Assuming that this is a good idea and practical, and maybe it is, how do you get past the 2nd Amendment? And how do you get the majority of Congress or state legislatures to vote for it?
You need a Supreme Court (that we don't currently have) willing to put limits on the second amendment that currently aren't there.

For example, we already don't allow you to own nuclear weapons because they're too dangerous. We don't allow you to build pipe bombs because they're too dangerous. Limits on rights based on what is overall in the best interests of the public have always existed. We don't have a right to own guns. We have a right to bear arms. Arms don't have to be guns.

Then we need a majority of congress and the president to enact.

There's no realistic way we're getting a constitutional amendment on anything, so it will require a reinterpretation of the second amendment to make it a reality.
 
Yeah, it's definitely easier with guns. But clearly, if guns aren't accessible, you'll see a marked increase in other means.
to say nothing of the uptick in children accidentally pressure cooking themselves - or the high rate of committing suicide with pressure cookers - then there's pressure cooking your teen who is sneaking into the house but you mistake them for an intruder
 
If someone I love is now dead from a bullet wound, I am not terribly concerned about this distinction.

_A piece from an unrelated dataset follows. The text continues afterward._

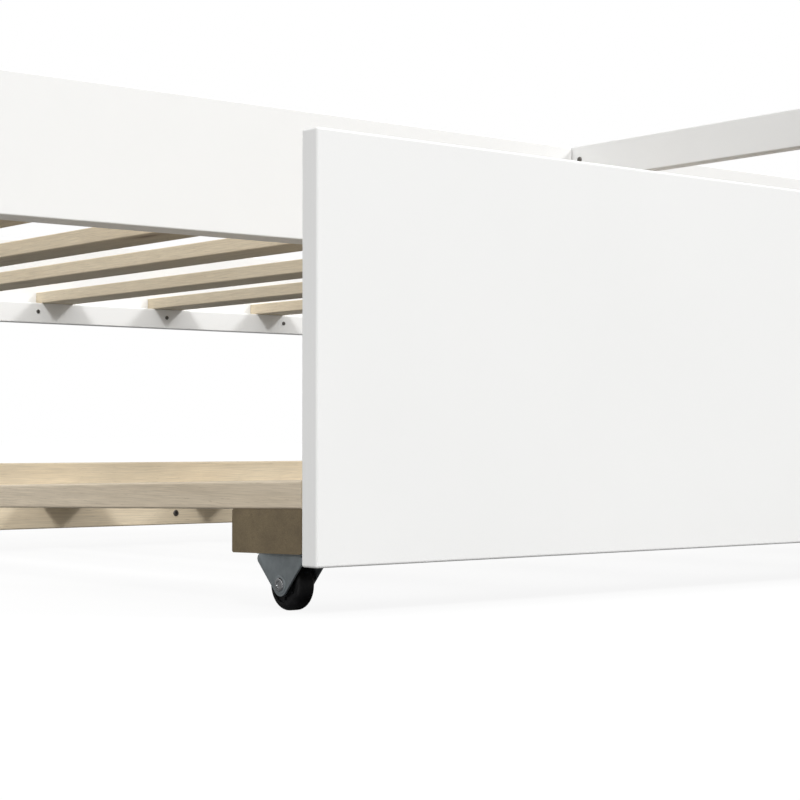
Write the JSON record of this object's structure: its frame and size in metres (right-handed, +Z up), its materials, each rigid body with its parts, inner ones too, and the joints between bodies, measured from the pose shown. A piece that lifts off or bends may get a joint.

Well sure. But, ignoring the difference between correlation and causation is not how we fix real problems. Nor is having emotional reactions and not examining the root cause of things and solutions from all angles.

But, what point are you trying to make with that comment?
 
Although many people think of mass shootings as random acts of violence, this analysis shows that most mass shootings are not at all random: In at least 53 percent of mass shootings between 2009 and 2020, the perpetrator shot a current or former intimate partner or family member during the rampage. These domestic violence-related mass shootings resulted in at least 632 people shot and killed and 106 people wounded, amounting to almost half of all mass shooting deaths and one in ten injuries.

 
I do agree that there are other factors with a stronger effect on homicide than gun ownership. I never said otherwise. But the number of guns available and easy are also factors. For example, industrialized nations that ban guns do in fact have lower homicide rates than industrialized nations that don't.

I don't see why we have to follow only one course to improve things, or wait for a perfect solution to try something.

But unlike @brandon8283, I pretty much have given up on gun control. As a country we've decided cheap and easy guns are worth more than a few thousand deaths per year. I really don't care if you or @Semper or dozens of other reasonable people have a gun. But I do think it would be wise to make it harder and more expensive for there to be guns easily available.

I also think we should have more anti-poverty measures in place. I also think we should have stronger social safety nets. I also think we should encourage helping people instead of associating value with wealth.
I don’t know if more expensive is the answer. More difficult is fine with me as well as maybe insurance. I carry a 2 million dollar policy for my firearms.
 
You need a Supreme Court (that we don't currently have) willing to put limits on the second amendment that currently aren't there.

For example, we already don't allow you to own nuclear weapons because they're too dangerous. We don't allow you to build pipe bombs because they're too dangerous. Limits on rights based on what is overall in the best interests of the public have always existed. We don't have a right to own guns. We have a right to bear arms. Arms don't have to be guns.

Then we need a majority of congress and the president to enact.

There's no realistic way we're getting a constitutional amendment on anything, so it will require a reinterpretation of the second amendment to make it a reality.

I guess that's kind of my point. Barring a complete change in the Supreme Court, to a version of the Court that has never existed, or a Constitutional Amendment repealing the 2nd Amendment which is also never going to happen, banning guns is never going to happen.

The fact is that like it or not, the 2nd Amendment says what it says. So, in order to get a Court to allow the banning of guns would require you to have Judges that will completely ignore the words of the Constitution and the rule of law. While that might sound attractive in this specific situation, I don't think it's a precedent we want to set since it will later be applied to things like minority rights, discrimination, free speech, the takings clause, etc., etc. And, frankly, you are never going to get a Court with 5 Judges that will do that anyway IMO.

So, you would need to actually repeal the 2nd Amendment which IIRC, would require at least a majority in Congress and 3/4 of the states to ratify it. That too is never going to happen IMO.

So, IMO, the best option is to try to pass reasonable gun laws that do comply with the 2nd Amendment. Likely attempting to tailor them in terms of time place and manner restrictions which are allowed even with regard to the 1st Amendment and freedom of speech which is as unequivocal as the 2nd Amendment. Things like real background checks even for gun shows and private sale, gun safety and training courses before being able to purchase, continued training after purchase, etc. might pass Constitutional muster if you frame them as time, place, and manner restrictions and/or frame them as being part of the having a "well regulated militia." After all, do you really have a well regulated militia if you have a bunch of untrained, uneducated people running around with guns?

Even then, it's going to be hard to pass those laws or get them to pass Constitutional scrutiny, but it's worth the effort.

But, so is doing things to address poverty, education, and culture as another part of the process of trying to curb gun violence.
 
I'd make a distinction: if you want to shoot people, nothing is as effective as a gun. If you want to kill people, there are many ways to do so, not only guns, and they are surprisingly easy to achieve.
Hard disagree. If you want to kill people, the most effective legal weapon is a gun. There are more effective means for killing people (bombs, missiles, nukes) but they’re already illegal. And they’re illegal because they’re so effective at killing people.

It’s the reason police use guns. It’s the reason the military uses guns. They’re extremely effective at what they’re made for.